4. Frédéric Chopin, ‘Nocturne’ No.20 in C# minor

Not only is the key of this nocturne the same as Beethoven’s ‘Moonlight Sonata’, but the tempo marking is solemn and pensive. The opening chordal four bars lead into a simple, descending melody that Chopin accompanies with softly flowing quavers. What perhaps brings an additional haunted quality to this piece is the fact that it was published two decades after the composer’s death.

The ‘Nocturne’ Chopin dedicated to his sister stating that is was an ‘exercise’ before he embarked properly on his Second Piano Concerto. It seems a pity that Chopin so easily dismissed this piece as it is poignant, thoughtfully formed, and leaves a lasting impression on almost everyone who hears it. One of the most brilliant uses of this Nocturne is in the Polanski Film ‘The Pianist’.

5. Edvard Grieg, ‘Holberg Suite: Andante religioso’; Op. 40. No.4

This suite was composed in 1884 in celebration of the bicentenary of Ludvig Holberg’s birth. Grieg cleverly adopts a quasi-baroque style for this work making imaginative use of forms and styles you would more commonly hear in earlier music. The Suite is written in five sections, each standing very well on their own. The names of each movement highlight the homage Grieg was composing with the order in this way: ‘Praeludium’, ‘Sarabande’, Gavotte’, ‘Air’, and ‘Rigaudon’.

It is the fourth movement that I have chosen to focus on here in comparison to the Beethoven work. The ‘Air’ as it is titled, is set at a slow tempo, meditative in character, with a melody that has at times the sound of a tolling bell. Quavers support the delicate melody throughout, never becoming intrusive or clumsy. Although rhythmically the feel of the ‘Air’ is a departure from the Beethoven, for me the presiding frame of mind and tone closely resembles the opening of the ‘Moonlight Sonata’.

6. Sergei Rachmaninov, ‘Elegy’ Op.3: No.1

This is one of a collection of piano pieces that Rachmaninov composed as his Op. 3 in 1892. The collective title is actually ‘Morceaux de Fantaisie’ and was dedicated to his teacher of harmony and counterpoint Anton Arensky. This ‘Elegie’ in E flat minor is not the most famous of the set as the legendary C# minor ‘Prelude’ takes that slot very neatly.

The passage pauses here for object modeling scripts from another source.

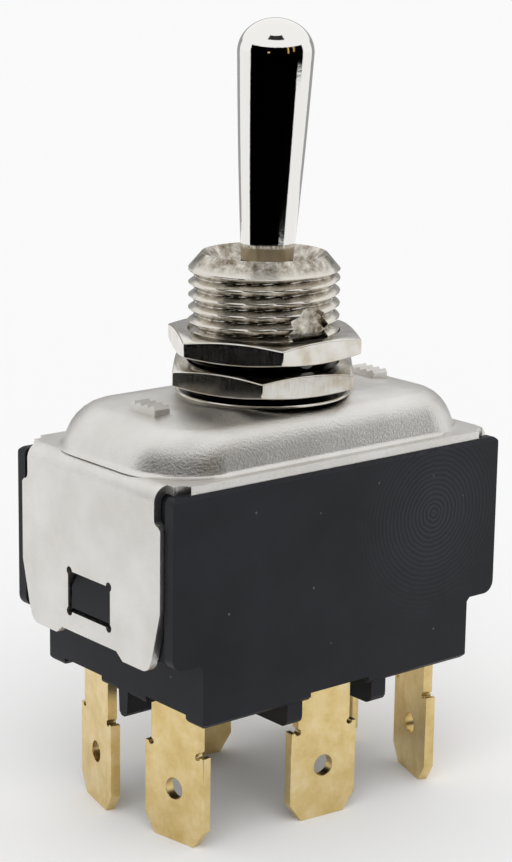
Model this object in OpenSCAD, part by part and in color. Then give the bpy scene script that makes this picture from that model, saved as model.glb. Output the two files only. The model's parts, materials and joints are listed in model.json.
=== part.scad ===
// Panel toggle switch, two poles with six blade terminals, in millimetres.
// The origin lies on the bushing axis at the upper nut's top face, with +Z along the bushing.
// X runs along the long sides, which is also the way the lever swings.

/* [Bushing and nuts] */
// Diameter over the bushing thread
thread_d = 11.9; // [11.5:0.1:12.5]
// Length of bushing that stands above the upper nut
bushing_rise = 6; // [5:0.1:8]
// Diameter of the sharp rim round the mouth
mouth_d = 9.8; // [9.4:0.1:10.2]
// Length of the chamfer outside the mouth
mouth_chamfer = 1.2; // [0.8:0.1:1.6]
// Depth of the countersink inside the mouth
mouth_sink = 1.7; // [1:0.1:2.2]
// Diameter of the bore that the lever ball sits in
bore_d = 7.2; // [7:0.1:7.6]
// Diameter of the bushing flange on the cover
flange_d = 13.9; // [13:0.1:15]
// Thickness of the bushing flange
flange_t = 0.22; // [0.15:0.01:0.4]
// Width of the keyway in the thread
keyway_w = 3.5; // [2.4:0.1:3.6]
// Depth of the keyway
keyway_deep = 0.8; // [0.5:0.1:1]
// Height of the keyway's round end above the upper nut
keyway_rise = 2.4; // [2:0.1:4]
// Width across flats of both nuts
nut_af = 14; // [13.6:0.1:15]
// Thickness of each nut
nut_h = 1.8; // [1.6:0.1:2.2]
// Drop of the chamfer at a nut's corners
nut_bevel = 0.36; // [0.2:0.02:0.5]
// Gap left between the two nuts
nut_gap = 0.72; // [0.4:0.02:2]
// Gap between the lower nut and the cover
nut_lift = 0.7; // [0.5:0.02:1.2]
// Turn of the upper nut about the bushing
upper_turn = 1; // [0:1:59]
// Turn of the lower nut about the bushing
lower_turn = 50; // [0:1:59]

/* [Lever] */
// Length of the lever above the mouth rim
lever_rise = 18; // [15:0.5:22]
// Largest diameter of the bat-shaped head
head_d = 5.95; // [5:0.1:6.4]
// Length of the domed tip above the widest point
head_dome = 2.6; // [2:0.1:3.2]
// Diameter of the lever where it enters the mouth
neck_d = 4.1; // [3.6:0.1:4.4]
// Diameter of the pivot ball
ball_d = 7; // [6.6:0.05:7.1]
// Height of the pivot above the cover
pivot_rise = 3.5; // [3:0.1:4]
// Diameter of the stem below the ball
stem_d = 3; // [2.4:0.1:3.2]
// Diameter of the pivot pin
pivot_pin_d = 1.8; // [1.4:0.1:2]
// Lean of the lever as it rests, within its play
rest_lean = 2; // [0:0.5:3]

/* [Cover] */
// Thickness of the cover sheet
sheet = 0.65; // [0.5:0.05:0.8]
// Length of the cover over its two end flaps
cover_l = 33.7; // [33.4:0.1:34.5]
// Width of the cover rim along the long sides
rim_w = 19.4; // [19:0.1:19.8]
// Height of the dome above the rim
dome_h = 3.55; // [3.2:0.05:4]
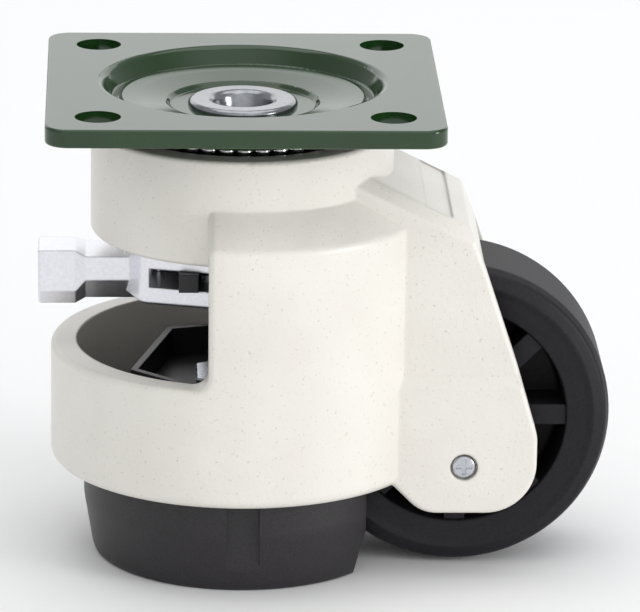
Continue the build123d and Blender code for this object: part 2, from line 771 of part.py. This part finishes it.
# ================================================================== ratchet
with BuildPart() as ratchet_gear:
    # A drum with one band of teeth milled round its middle; its plain ends carry the lever.
    with BuildSketch(Plane.XY.offset(ratchet_bottom_z)):
        Circle(ratchet_r)
        RegularPolygon(hex_flats / 2, 6, major_radius=False, mode=Mode.SUBTRACT)
    extrude(amount=ratchet_top_z - ratchet_bottom_z)
    with BuildSketch(Plane.XY.offset(slot_bottom_z)) as gaps:
        with PolarLocations(ratchet_r, ratchet_teeth, start_angle=180 / ratchet_teeth):
            Rectangle(2 * (ratchet_r - ratchet_root_r), ratchet_gap_width)
    extrude(gaps.sketch, amount=slot_top_z - slot_bottom_z, mode=Mode.SUBTRACT)
finish(ratchet_gear.part, "ratchet_gear")

with BuildPart() as lever_washer:
    washer(spindle_flange_r, hex_flats / sqrt(3), ratchet_bottom_z, lever_washer_thick)
finish(lever_washer.part, "lever_washer")

# ================================================================== lever
def arm_section(x, corners):
    """Six-sided section of the lever's arm across the X axis, from the corners of its +Y half."""
    with BuildSketch(Plane(origin=(x, 0, 0), x_dir=(0, 1, 0), z_dir=(1, 0, 0))) as section:
        with BuildLine():
            Polyline(*corners, *[(-y, z) for y, z in reversed(corners)], close=True)
        make_face()
    return section.sketch


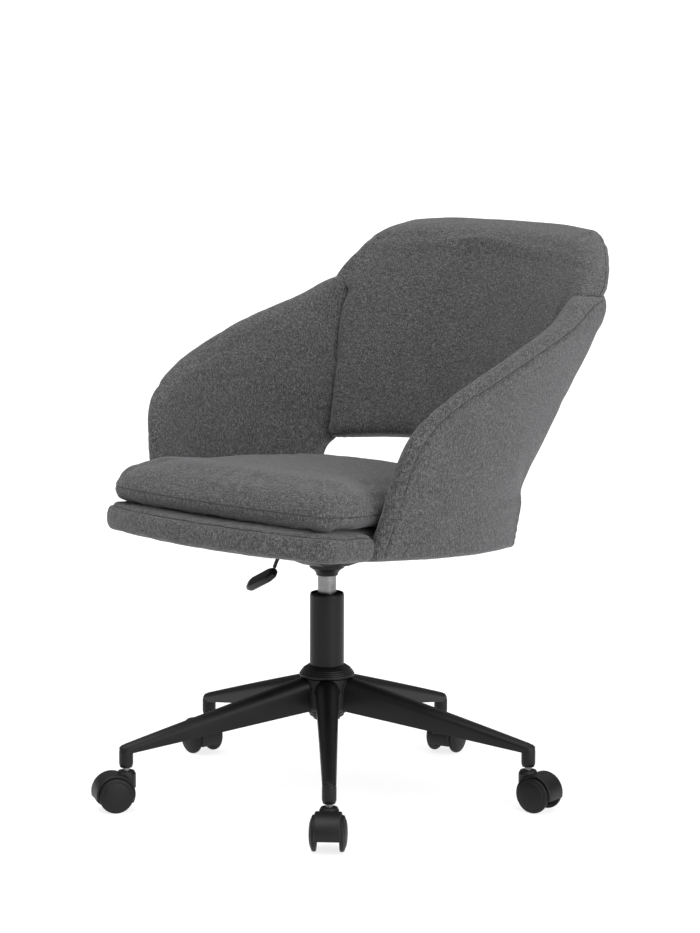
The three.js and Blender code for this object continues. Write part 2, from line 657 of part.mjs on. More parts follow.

What the ‘Elegie’ offers is yet another example of Rachmaninov’s extraordinary gift for melody. In the ‘Elegie’ the melody enters following a two-bar arpeggio figure played in the left-hand of the piano and is dark and expressive. The work slowly builds to a fevered climax with many of the characteristics you would expect from Rachmaninov. The mood is parallel with this work and it does not disappoint.